Sunday, December 21, 2014

Support for elliptic curves by jarsigner

Summary: Support for cryptography features by jarsigner depends on available Java crypto providers.

Suppose you are defining a PKI profile. You naturally want to use the stronger algorithms with better performance, which (as of year 2014) most likely means elliptic curves. Besides bit strength and performance, you want to be absolutely sure that the curve is supported by your software. If the latter includes jarsigner, you'll be surprised to find that Oracle documentation seems to not mention at all, what elliptic curves does jarsigner support.

Signing a JAR means adding digests of the JAR data to the manifest file, adding digest of the latter to the manifest signature file, and then creating the JAR signature block file.

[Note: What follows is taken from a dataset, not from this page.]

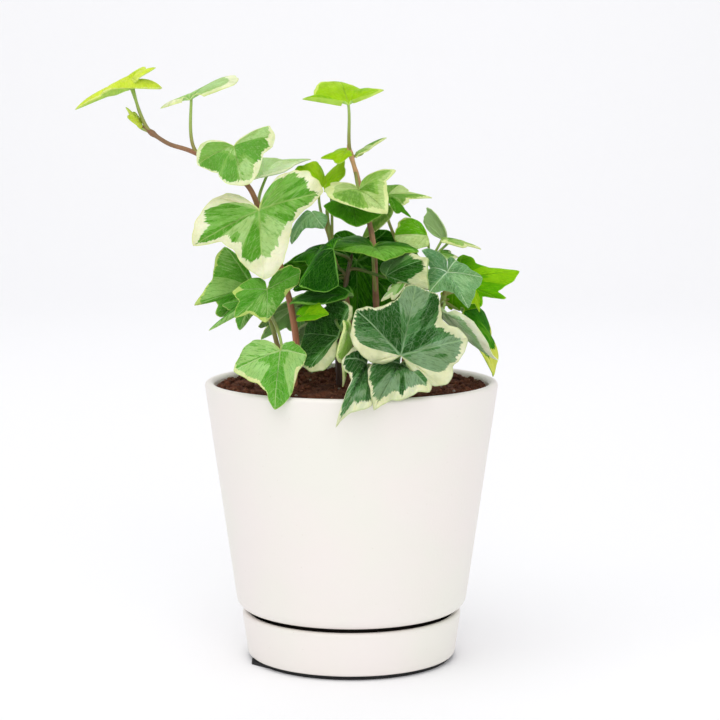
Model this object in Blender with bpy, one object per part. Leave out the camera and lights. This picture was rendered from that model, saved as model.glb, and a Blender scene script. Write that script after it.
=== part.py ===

The last step involves two operations:
  1. calculating a digest over the manifest signature file;
  2. signing - meaning, encrypting with the private key - that digest. 
Jarsigner has an option '-sigalg', which is supposed to specify the two algorithms used in these two steps. (There is also '-digestalg' option, but it is not used for the signature block file; it defines the algorithm used in the two initial steps.) Well, this option is irrelevant for the signing step: the curve is in fact defined by the provided private key. So jarsigner will either do the job or choke on the key which comes from an unsupported curve.

A curve may "not work" because it is unknown to jarsigner itself, or to an underlying crypto provider. (The latter case was a reason to a bug 1006776; only three curves actually worked, while many returned a totally unclear error "certificate exception: java.io.IOException: subject key, Could not create EC public key".)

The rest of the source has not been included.